A school with no campus, ranked #4 in the country. A consultancy that treats luck as a dataset. Skeptics, meet the scoreboard.
The stated goal has stayed remarkably steady: equalize the admissions playing field. Give a student in a small market the same map, mentors and machinery as one born into advantage. It is a genuinely good idea wrapped in an obvious tension - the families most able to pay for that equalizing service are rarely the ones the rhetoric describes. Crimson lives inside that contradiction and, mostly, owns it.

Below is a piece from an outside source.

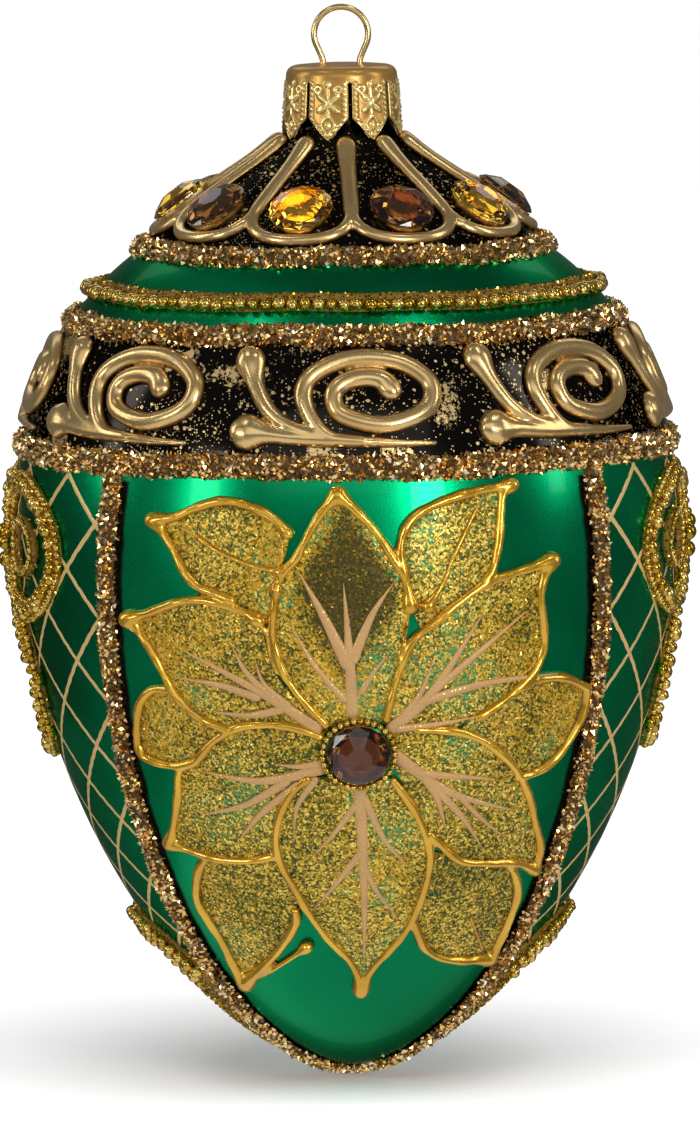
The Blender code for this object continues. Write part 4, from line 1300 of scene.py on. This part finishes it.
def make_flower(name, petals, veins, turn, sizes, colours, fine, replaced, replaced_setting):
    """Glittered petals with gel outlines and painted veins, laid over one another in layers."""
    sheets, gel, paint = Shells(), Shells(), Shells()
    line = sizes.gel_line / MM
    for layer, first, second, closing, knobs, others in petals.values():
        petal_sheet(sheets, second[::-1] + first[1:] + closing, LAYER_LIFT + LAYER_STEP * layer, turn)
        gel_stroke(gel, first, line, knobs[0], knobs[1], turn)
        if len(second) > 1:
            gel_stroke(gel, second, line, knobs[0], knobs[2], turn)
        for marks, width, knob in others:
            gel_stroke(gel, marks, width, 0.0, knob, turn)
    for start, bend, end, width in veins:
        path, normals = on_front(smooth_path([start, bend, end], 0.4), LAYER_LIFT + LAYER_STEP * 2, turn)
        taper = (1 - np.linspace(0.25, 0.97, len(path)) ** 2) * 1.1
        paint.sweep(path, normals, width * 0.62 * MM * taper, (0.36 + 0.05 * taper) * MM, sides=6,
                    sink=0.2 * MM)
    bed, fleck = SHOP.ask(petal_bed, colours), SHOP.ask(petal_fleck, colours)
    size = (sizes.sliver, sizes.sliver * 0.22, sizes.sliver * 0.2)
    field = crumbed(sheets.build(f"{name}_glitter"), sizes.sliver_spacing * fine, size, bed, fleck, 51,
                    0.4, False)
    fit(field, "petal_gold", replaced)
    fit(melted(gel.build(f"{name}_gel_lines"), 0.17 * MM, 8, SHOP.ask(gel_gold, colours)), "petal_gold")
    fit(paint.build(f"{name}_veins", SHOP.ask(vein_paint, colours)), "petal_gold")
    azimuth = PANEL_TURN + turn
    centre, ahead, aside, normal = seat(azimuth, FLOWER_Z)
    radius = CENTRE_STONE / 2 + sizes.setting_bead / 2 + 0.05 * MM
    angle = full_turn(60)[:, None]
    ring = centre + (ahead * np.cos(angle) + aside * np.sin(angle)) * radius + normal * 0.95 * MM
    beads = beaded(f"{name}_setting", [(ring, True)], sizes.setting_bead, sizes.setting_bead / 2,
                   SHOP.ask(bead_gold, colours))
    fit(beads, "bead_gold", replaced_setting)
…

What is harder to argue with is the direction of travel. Every data point Crimson collects makes the next student's odds a little more legible. Every mentor hired widens the network. The company's wager is that the price of insider knowledge falls as the system scales - that what costs five figures today becomes cheaper, broader and eventually closer to the ideal in the mission statement. Whether it gets there is the open question. That it is pushing is not.
Return to the call we started with - the teenager in Jakarta, the Harvard mentor, the algorithm, the former dean. A decade ago, that student had a guidance counselor with 400 other students and a stack of brochures. The choreography of getting in was invisible, and invisible things tend to favor whoever already knows the steps.
Crimson's contribution is not that it guarantees an envelope that says yes. Nothing does. It is that the steps are no longer a secret kept by a lucky few. They are written down, taught, priced, and sold - to a kid in Jakarta as readily as to one in Connecticut. That is a smaller revolution than the marketing suggests and a bigger one than the cynics admit. The picture at the top of this page is a man who got into everywhere and then spent twelve years building the manual. The manual now has a billion-dollar price tag and a very long waiting list. The game, it turns out, was learnable all along.